* [EXERCISE GOAL]:
Repeat, please, only the lines from the top of the data down to the line with "ways to add"; include both of those lines.

* [GIVEN INFORMATION]:
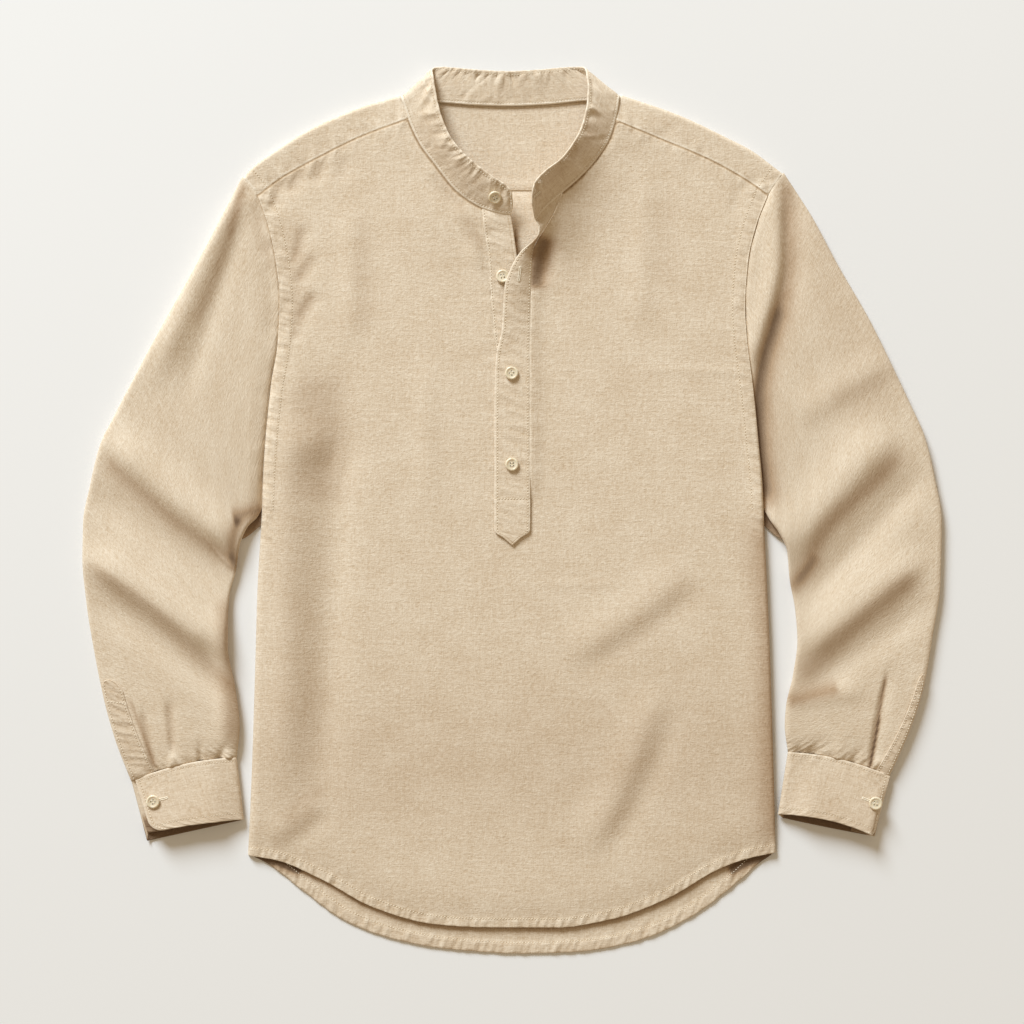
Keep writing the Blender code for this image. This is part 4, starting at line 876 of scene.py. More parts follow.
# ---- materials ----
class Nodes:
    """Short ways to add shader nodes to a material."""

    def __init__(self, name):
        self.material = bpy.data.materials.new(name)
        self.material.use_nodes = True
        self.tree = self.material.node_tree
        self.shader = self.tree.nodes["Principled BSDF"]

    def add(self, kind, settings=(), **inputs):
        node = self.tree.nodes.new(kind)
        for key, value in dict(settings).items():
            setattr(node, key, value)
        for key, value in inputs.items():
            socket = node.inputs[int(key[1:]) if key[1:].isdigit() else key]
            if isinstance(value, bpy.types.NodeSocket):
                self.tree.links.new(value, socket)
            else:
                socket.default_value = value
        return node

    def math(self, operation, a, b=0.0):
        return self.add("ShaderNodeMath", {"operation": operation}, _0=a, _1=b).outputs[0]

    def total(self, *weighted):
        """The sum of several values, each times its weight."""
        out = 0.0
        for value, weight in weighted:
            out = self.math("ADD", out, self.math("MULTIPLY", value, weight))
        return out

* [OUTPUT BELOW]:
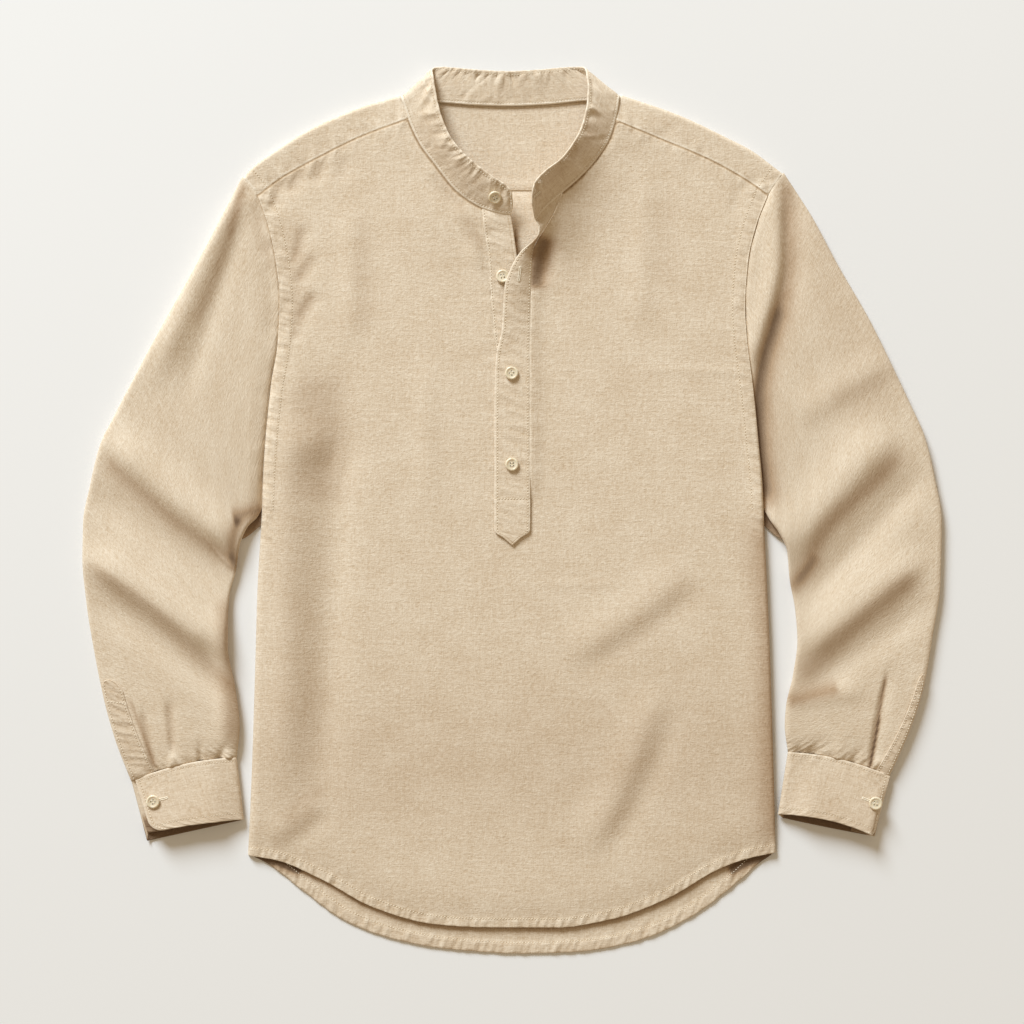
Keep writing the Blender code for this image. This is part 4, starting at line 876 of scene.py. More parts follow.
# ---- materials ----
class Nodes:
    """Short ways to add shader nodes to a material."""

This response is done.